» **Entries shown**:
● ● ● ● ● ● ●
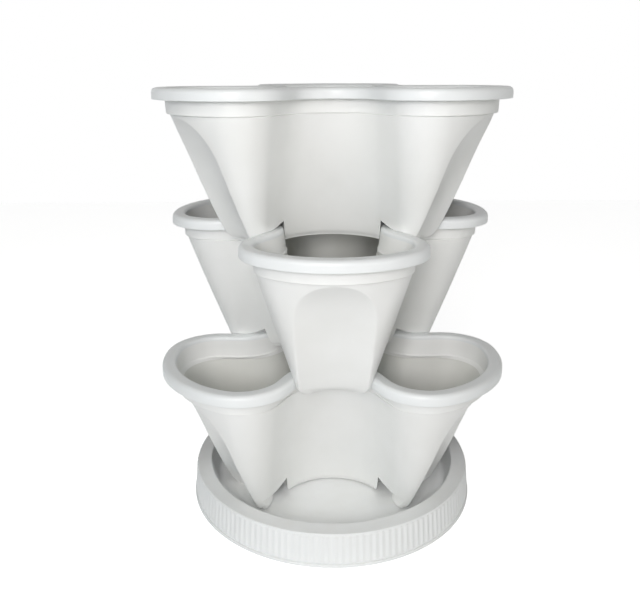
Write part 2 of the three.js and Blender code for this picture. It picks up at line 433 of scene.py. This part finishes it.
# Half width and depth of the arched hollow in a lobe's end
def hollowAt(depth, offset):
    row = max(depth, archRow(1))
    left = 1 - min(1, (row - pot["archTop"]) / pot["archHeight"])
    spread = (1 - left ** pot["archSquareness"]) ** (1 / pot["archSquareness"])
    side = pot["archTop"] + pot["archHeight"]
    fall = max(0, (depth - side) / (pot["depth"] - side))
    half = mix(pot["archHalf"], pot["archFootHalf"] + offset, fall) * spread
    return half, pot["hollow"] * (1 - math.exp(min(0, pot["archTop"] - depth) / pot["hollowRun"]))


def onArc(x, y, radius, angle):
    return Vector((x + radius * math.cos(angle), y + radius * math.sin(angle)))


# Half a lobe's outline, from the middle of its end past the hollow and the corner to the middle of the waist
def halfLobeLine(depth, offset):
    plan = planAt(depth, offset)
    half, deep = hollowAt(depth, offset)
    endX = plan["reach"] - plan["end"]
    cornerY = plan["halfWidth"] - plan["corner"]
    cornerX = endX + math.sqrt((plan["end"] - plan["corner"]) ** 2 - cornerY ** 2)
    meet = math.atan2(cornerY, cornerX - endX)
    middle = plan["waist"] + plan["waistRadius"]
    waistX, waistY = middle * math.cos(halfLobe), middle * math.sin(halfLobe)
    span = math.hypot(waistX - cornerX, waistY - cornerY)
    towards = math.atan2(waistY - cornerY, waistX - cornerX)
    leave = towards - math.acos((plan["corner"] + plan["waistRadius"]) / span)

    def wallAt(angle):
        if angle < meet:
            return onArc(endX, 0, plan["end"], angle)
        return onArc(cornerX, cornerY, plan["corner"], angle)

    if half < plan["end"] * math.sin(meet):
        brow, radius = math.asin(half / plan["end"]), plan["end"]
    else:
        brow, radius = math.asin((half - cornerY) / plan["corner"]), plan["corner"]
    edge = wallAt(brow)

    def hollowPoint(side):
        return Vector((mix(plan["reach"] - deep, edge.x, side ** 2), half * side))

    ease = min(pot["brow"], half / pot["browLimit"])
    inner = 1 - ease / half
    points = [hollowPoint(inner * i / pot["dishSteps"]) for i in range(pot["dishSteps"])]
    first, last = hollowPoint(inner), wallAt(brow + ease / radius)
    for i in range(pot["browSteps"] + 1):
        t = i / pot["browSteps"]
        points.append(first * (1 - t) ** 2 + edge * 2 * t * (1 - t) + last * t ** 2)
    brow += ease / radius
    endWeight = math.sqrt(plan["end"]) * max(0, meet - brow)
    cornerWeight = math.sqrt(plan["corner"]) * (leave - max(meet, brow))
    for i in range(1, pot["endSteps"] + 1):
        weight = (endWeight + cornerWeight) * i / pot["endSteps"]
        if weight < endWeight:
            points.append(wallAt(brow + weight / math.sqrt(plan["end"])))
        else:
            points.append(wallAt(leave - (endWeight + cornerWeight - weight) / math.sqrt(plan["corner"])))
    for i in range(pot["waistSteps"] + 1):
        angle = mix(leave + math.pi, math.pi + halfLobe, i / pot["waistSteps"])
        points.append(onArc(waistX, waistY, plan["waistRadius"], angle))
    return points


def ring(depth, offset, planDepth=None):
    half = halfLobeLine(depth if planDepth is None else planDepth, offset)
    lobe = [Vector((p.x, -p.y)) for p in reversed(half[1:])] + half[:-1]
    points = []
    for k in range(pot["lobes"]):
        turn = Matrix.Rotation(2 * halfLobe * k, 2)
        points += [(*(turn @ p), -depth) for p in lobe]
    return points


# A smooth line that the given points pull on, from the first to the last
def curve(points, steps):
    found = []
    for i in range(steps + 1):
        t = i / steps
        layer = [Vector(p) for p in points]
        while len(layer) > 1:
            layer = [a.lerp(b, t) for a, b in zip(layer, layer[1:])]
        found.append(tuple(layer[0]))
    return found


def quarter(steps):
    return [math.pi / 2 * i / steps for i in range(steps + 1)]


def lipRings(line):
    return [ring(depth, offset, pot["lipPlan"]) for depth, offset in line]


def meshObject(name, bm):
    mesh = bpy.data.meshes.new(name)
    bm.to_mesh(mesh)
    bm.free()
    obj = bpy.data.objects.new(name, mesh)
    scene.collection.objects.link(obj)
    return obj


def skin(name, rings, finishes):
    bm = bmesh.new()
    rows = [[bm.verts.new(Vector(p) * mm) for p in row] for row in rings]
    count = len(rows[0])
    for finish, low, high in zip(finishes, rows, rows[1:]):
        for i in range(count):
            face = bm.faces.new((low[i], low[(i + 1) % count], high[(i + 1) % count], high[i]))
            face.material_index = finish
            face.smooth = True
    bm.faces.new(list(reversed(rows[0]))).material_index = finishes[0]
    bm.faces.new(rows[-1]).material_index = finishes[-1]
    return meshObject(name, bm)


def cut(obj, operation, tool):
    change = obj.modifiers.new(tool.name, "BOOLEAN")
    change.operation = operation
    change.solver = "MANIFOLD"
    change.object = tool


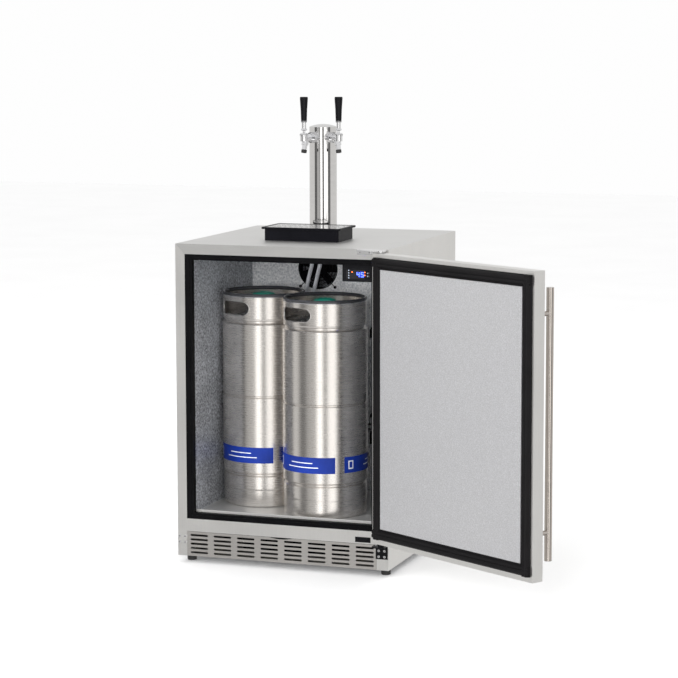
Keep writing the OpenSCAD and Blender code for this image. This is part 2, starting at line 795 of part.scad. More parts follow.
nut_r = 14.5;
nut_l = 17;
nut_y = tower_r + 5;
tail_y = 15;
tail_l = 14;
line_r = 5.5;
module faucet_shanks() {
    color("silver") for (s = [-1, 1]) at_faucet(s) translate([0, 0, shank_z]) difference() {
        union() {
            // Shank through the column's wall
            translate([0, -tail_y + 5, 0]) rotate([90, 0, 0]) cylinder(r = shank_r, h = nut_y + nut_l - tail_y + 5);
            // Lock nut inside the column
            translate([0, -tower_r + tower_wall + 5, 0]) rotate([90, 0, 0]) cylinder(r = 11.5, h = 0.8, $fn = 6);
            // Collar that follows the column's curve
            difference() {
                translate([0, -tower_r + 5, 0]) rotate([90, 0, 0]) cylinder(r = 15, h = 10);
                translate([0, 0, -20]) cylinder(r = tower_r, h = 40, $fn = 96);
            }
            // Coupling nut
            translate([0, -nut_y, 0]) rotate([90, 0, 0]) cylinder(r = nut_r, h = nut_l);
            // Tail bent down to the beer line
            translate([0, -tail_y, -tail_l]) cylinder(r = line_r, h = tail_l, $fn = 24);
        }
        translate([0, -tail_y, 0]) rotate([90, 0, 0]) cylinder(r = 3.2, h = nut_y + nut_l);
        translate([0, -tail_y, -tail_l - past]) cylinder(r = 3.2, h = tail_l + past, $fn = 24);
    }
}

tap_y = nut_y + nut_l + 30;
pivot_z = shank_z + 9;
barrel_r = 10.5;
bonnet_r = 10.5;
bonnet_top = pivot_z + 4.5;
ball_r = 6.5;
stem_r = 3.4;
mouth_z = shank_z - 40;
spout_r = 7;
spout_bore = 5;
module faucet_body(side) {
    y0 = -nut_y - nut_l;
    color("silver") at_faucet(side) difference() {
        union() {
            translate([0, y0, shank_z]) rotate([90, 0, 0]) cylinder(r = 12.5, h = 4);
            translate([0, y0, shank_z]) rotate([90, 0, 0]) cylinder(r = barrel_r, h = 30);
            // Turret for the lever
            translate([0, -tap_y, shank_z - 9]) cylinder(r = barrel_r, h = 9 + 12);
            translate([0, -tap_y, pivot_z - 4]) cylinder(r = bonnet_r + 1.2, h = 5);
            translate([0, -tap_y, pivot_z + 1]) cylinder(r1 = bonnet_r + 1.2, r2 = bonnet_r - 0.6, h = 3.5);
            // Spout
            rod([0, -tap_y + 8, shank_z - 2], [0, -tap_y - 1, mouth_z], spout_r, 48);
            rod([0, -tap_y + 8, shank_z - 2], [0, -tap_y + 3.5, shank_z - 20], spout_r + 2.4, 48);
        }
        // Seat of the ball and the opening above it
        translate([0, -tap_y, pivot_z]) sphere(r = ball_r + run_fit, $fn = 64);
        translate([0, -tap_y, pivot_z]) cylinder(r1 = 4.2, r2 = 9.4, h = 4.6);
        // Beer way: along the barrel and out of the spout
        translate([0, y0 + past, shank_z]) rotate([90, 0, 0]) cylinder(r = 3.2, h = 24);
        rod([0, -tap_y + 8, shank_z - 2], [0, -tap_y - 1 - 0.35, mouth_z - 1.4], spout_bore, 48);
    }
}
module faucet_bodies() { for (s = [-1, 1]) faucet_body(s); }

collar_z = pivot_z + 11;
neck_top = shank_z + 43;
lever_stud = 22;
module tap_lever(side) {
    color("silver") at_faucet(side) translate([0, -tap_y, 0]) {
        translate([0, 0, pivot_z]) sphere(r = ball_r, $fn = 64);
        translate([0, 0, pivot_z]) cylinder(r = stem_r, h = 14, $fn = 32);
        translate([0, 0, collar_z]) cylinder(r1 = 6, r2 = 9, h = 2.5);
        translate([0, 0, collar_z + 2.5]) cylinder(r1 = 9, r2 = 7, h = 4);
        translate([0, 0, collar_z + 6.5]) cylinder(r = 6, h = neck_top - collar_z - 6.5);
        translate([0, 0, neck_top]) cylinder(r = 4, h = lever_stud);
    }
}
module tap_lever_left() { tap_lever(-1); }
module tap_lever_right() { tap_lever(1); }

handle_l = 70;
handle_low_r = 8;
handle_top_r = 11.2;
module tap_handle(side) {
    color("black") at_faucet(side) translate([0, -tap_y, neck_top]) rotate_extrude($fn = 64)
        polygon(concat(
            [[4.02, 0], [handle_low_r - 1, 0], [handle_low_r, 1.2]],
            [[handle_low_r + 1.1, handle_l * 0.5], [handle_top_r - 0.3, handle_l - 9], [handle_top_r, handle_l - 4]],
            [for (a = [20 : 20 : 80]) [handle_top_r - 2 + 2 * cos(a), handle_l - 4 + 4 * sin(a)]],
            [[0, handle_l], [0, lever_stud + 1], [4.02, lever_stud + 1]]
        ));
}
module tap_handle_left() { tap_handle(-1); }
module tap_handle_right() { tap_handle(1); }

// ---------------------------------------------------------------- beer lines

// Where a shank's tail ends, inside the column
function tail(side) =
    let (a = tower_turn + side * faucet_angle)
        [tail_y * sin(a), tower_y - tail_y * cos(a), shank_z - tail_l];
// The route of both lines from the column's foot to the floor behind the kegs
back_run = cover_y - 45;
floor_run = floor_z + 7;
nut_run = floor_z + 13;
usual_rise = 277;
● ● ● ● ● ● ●
» **What you are asked to do**: Copy out every line of the data that includes "this".

» **The result**:
Write part 2 of the three.js and Blender code for this picture. It picks up at line 433 of scene.py. This part finishes it.
Keep writing the OpenSCAD and Blender code for this image. This is part 2, starting at line 795 of part.scad. More parts follow.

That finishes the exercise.